Study Guide

King Henry VIII in Henry VIII

By William Shakespeare

King Henry VIII

The play is named for him, so you know he's important. In fact, King Henry VIII  is one of those English kings that most of us have already heard of even before we come across Shakespeare's play. He's famous for his gaggle of wives—and for his break from the Catholic Church.

But we don't get to see much of that in the play; the Henry we meet here is mainly kind and subdued—a big contrast to his macho rep.

Pulling the Wolsey Over His Eyes

In the first half of the play, Henry even seems a little naive. We've been warned about Cardinal Wolsey's out-of-control power, and sure enough, when we meet Henry, he's under Wolsey's spell, going right along with whatever Wolsey says. The Lord Chamberlain even says: "Heaven will one day open / The king's eyes, that so long have slept upon / This bold bad man" (2.2.47-49). Yikes.

In fairness to Henry, others are fooled by Wolsey, too. Henry does eventually see the light, of course, and when he does, he lets loose on the cardinal: "I have kept you next my heart, have not alone / employed you where high profits might come home, / but pared my present havings, to bestow / my bounties upon you" (3.2.200-203). Holy cow, Batman. We don't want to be on the receiving end of a lecture from Henry.

Henry's mad that Wolsey abused his power, and that he went behind the king's back. That's not just personal disloyalty: Wolsey hasn't just betrayed his friend—he's also committed something frighteningly close to treason.

We can't help but high-five Henry for the way he lowers the bomb on Wolsey, too. He doesn't just confront him; he slyly delivers the letters and then says, "By the way, if you still want to hang out after you read those, come on over, and we'll do brunch." Henry finally shows himself to be bold, cunning, and snarky. It takes Wolsey's betrayal to turn this naive king into the Henry VIII we all know.

Bromance

After Wolsey is out, Cranmer is in, and it's not long before he lands in hot water, too. This time, Henry doesn't buy the lords' hype about how bad Cranmer is, and he even gives the guy his ring to safeguard him. He warns his buddy about the trouble brewing.

As if that weren't enough, Henry stands up for Cranmer to all the council members. He's sick of them bagging on his friend, and he tells them so. His speech goes a little something like this: "if a prince / may be beholding to a subject, I / am, for his love and service, so to him" (5.2.129-131).

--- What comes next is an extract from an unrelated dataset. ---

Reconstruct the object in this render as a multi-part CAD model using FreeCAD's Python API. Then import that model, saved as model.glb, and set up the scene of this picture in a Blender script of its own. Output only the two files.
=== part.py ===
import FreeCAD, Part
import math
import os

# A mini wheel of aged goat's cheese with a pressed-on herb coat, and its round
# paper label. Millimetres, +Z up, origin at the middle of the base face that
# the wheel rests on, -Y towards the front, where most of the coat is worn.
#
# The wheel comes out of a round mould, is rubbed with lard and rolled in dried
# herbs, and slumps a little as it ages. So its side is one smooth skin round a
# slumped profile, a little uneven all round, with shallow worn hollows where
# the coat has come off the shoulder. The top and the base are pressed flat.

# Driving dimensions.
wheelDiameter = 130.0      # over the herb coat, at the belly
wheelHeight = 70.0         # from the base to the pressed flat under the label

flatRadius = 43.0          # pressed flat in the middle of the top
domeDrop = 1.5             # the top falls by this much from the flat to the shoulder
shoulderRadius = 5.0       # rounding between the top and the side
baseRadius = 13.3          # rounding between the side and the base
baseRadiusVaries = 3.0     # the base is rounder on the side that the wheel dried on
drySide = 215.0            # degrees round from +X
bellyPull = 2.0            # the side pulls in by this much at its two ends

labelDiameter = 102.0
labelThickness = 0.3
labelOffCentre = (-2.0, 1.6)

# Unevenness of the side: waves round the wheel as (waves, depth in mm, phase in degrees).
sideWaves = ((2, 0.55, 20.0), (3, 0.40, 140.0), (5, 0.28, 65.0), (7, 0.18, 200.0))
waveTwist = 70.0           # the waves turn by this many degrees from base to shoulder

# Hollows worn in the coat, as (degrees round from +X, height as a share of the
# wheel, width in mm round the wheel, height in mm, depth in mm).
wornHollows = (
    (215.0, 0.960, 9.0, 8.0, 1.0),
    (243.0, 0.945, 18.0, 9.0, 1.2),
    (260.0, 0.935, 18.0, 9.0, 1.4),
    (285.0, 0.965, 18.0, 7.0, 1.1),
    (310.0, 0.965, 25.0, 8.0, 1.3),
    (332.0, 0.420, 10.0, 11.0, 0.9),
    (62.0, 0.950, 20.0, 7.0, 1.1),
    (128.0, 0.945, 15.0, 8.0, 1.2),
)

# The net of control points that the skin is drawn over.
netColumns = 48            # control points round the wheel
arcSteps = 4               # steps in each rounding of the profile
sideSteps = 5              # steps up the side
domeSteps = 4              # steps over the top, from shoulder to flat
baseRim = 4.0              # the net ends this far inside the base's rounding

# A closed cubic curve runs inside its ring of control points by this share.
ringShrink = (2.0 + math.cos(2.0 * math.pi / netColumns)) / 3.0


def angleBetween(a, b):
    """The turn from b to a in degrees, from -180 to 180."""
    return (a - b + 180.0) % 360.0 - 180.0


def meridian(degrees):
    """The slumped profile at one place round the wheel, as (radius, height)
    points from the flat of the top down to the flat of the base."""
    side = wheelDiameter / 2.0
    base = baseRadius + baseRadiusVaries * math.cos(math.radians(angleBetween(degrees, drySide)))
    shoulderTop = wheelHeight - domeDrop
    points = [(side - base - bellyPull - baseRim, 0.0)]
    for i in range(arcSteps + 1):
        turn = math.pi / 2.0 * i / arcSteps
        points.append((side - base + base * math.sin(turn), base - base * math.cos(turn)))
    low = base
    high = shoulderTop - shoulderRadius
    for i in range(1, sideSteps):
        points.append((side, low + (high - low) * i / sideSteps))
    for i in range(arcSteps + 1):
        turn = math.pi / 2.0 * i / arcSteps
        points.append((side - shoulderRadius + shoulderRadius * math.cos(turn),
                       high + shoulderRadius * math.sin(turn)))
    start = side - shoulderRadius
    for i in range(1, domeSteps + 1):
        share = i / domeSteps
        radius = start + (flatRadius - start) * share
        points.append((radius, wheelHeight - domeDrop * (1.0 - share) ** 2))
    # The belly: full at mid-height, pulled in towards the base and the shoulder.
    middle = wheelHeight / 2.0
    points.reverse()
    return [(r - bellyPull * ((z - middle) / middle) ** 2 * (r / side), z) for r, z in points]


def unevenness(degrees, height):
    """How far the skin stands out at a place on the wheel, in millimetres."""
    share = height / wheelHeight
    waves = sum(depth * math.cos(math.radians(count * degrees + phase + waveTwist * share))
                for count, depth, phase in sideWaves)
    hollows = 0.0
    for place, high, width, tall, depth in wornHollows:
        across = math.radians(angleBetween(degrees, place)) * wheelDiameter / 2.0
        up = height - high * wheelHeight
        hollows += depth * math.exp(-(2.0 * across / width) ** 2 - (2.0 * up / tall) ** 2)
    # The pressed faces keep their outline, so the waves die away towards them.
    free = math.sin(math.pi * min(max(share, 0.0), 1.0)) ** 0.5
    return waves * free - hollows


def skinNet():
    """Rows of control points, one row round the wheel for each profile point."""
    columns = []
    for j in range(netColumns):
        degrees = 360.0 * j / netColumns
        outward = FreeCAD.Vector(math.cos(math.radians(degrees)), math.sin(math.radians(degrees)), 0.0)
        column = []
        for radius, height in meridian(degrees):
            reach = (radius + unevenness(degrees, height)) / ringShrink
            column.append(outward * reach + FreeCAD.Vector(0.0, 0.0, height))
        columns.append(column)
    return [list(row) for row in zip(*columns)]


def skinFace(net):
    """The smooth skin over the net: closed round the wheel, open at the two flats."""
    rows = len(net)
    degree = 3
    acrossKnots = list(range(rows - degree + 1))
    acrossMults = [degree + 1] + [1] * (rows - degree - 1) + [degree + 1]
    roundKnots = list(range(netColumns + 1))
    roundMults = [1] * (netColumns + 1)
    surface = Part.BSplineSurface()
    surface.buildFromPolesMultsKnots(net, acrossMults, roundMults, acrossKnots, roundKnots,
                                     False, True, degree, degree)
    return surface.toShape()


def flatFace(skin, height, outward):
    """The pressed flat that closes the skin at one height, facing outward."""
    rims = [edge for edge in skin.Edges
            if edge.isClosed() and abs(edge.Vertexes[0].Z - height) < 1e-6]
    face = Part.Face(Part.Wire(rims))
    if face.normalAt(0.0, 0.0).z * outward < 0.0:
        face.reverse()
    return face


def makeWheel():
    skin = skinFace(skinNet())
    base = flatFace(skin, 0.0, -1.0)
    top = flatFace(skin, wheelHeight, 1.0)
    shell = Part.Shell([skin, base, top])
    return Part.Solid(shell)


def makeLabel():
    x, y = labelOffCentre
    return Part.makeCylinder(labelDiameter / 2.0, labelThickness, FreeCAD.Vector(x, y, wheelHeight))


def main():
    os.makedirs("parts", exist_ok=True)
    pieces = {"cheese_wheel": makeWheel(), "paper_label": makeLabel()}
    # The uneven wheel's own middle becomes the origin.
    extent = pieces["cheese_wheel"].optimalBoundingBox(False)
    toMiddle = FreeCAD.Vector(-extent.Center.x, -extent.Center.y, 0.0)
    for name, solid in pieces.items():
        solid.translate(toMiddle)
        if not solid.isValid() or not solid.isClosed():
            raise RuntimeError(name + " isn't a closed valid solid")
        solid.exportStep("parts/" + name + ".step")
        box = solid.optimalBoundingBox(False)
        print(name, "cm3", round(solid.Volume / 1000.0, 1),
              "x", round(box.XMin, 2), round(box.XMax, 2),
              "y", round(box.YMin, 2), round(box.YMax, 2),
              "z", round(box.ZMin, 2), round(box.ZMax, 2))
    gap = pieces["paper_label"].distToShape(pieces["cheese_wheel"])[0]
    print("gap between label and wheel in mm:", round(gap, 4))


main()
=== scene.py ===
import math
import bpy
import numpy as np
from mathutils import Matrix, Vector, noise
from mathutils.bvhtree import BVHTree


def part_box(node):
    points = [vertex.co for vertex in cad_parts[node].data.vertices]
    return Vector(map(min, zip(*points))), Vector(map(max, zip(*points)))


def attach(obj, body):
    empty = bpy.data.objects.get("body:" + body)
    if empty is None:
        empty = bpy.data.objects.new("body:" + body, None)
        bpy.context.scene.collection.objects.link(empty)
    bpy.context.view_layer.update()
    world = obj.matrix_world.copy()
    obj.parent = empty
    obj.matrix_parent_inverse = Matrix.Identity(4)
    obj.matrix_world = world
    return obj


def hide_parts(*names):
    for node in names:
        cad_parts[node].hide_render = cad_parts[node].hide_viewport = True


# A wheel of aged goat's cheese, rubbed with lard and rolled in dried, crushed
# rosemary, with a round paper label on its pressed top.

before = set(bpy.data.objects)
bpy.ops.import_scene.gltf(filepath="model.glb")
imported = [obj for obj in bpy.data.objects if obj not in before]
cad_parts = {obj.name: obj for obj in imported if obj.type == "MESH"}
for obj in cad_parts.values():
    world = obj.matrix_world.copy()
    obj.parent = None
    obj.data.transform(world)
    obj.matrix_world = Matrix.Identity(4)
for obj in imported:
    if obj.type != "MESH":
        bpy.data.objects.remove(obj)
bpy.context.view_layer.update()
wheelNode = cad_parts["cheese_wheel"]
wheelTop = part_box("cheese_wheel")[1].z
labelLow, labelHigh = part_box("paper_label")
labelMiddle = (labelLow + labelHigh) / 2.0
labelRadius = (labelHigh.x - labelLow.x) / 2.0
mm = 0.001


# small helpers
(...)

It's clear that Henry is a man who is not afraid to fight for what he wants. He defends Cranmer, but just as easily tosses Wolsey to the curb when things go wrong. He's a pretty straightforward guy when it comes to politics.

Things are a little less straightforward when it comes to friendship. Henry himself seems to have some trouble sorting out when people are being nice to him out of friendship and when people are being nice to him because they're, you know, sucking up to the king. Henry seems to want real friendship, and this is one of the reasons why it's so easy for Wolsey to manipulate him early in the play. Henry's status is secure, so he doesn't necessarily understand it when those around him try to manipulate him into favoring them.

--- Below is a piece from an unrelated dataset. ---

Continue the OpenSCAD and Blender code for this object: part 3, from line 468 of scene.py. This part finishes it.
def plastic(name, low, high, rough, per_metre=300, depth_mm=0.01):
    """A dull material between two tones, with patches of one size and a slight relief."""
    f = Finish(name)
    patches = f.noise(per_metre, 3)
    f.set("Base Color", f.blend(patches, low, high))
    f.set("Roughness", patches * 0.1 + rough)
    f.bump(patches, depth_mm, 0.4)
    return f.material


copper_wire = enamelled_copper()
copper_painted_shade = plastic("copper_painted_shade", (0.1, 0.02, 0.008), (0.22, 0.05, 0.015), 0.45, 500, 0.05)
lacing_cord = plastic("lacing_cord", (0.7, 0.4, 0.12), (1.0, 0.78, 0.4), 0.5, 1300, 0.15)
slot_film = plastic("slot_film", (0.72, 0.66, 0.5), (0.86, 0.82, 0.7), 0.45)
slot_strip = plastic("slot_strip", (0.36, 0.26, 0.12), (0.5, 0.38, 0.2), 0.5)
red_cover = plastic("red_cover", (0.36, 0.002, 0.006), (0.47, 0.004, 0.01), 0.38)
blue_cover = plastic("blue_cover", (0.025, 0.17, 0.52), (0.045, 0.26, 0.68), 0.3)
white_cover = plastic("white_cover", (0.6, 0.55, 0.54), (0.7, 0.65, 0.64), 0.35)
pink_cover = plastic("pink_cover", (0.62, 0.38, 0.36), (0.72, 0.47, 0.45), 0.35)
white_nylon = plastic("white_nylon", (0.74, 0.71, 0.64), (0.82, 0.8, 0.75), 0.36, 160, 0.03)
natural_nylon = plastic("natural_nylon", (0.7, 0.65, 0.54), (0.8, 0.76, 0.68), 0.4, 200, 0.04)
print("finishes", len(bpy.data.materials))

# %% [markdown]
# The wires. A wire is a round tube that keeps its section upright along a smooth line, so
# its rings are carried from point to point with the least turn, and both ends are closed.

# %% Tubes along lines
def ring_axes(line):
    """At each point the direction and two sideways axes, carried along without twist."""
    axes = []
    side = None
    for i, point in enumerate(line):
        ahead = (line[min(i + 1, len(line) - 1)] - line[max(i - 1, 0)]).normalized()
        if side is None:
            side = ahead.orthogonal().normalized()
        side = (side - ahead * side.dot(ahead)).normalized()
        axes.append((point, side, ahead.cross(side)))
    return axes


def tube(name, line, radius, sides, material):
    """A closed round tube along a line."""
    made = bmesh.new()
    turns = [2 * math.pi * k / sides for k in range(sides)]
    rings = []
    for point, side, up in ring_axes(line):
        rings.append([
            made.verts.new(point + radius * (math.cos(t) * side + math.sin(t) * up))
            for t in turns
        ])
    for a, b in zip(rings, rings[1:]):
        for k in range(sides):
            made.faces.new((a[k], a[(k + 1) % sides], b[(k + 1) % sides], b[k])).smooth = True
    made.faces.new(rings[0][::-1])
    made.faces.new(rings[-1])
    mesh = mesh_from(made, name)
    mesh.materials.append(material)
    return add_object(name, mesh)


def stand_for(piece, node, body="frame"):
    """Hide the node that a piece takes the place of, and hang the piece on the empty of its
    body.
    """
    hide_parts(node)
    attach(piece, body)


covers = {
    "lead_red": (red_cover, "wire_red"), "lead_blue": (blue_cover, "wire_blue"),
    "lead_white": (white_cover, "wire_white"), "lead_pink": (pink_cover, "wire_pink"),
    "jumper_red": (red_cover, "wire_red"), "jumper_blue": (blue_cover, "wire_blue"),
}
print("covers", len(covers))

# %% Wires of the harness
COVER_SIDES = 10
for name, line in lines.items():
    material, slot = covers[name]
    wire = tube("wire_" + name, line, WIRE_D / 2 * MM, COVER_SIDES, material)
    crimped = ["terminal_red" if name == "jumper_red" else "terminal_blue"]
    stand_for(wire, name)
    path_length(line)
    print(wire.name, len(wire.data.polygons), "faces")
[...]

It's Wolsey's actions that make Henry understand the truth about his position. When he gets mad at Wolsey, it's not just because Wolsey has betrayed him: we get the sense that he has lost some of his own innocence in the process as well. Maybe that's why Henry becomes so protective of Cranmer: when he thinks he's found a real friend, he's going to back that guy pretty much unconditionally.

(Notice that we said "pretty much": if Henry wants to change his mind at any time about anything, he's got the power to totally do whatever he wants.)

Love Lost

Henry's love life is even more complicated. He woos Anne unashamedly while he's married to Katherine, which is maybe not that unusual for a lusty king—but then he also treats Katherine with respect and kindness at their divorce proceedings. Henry himself may not totally know what he wants.

We're of two minds about the guy when it comes to love. On the one hand, Wolsey is the one pulling the strings: he claims that Henry's divorce with Katherine is illegal, and Henry just seems to go along with it. On the other hand, Henry is the king and can do whatever he pleases. Who's behind it all? Wolsey? Henry? Both?

Henry doesn't try to stop Wolsey from splitting him up from Katherine, like he tries to stop the councilmen they go after Cranmer. He claims that his guilty conscience won't let him stay married to Katherine—though his conscience doesn't give him any trouble when he executes Buckingham or kisses Anne while he's still married.

Perhaps he does feel his marriage was not right, just as he tells the court, but in the end, we're not given clear answers about whether it was right or wrong for him to divorce Katherine or marry Anne.

It's as if Shakespeare is deliberately leaving the question open: he's not going to judge Henry or give us easy answers about him. Did you notice how pretty much all the big decisions in the play happen off stage? That's because Shakespeare doesn't want to give us the final word on the subject. He wants to show us these characters and events in all their complexity and then let us judge for ourselves what we think went down.

So, what do you think? Is Henry a good guy or a bad guy (or something in between)? Why does he do what he does?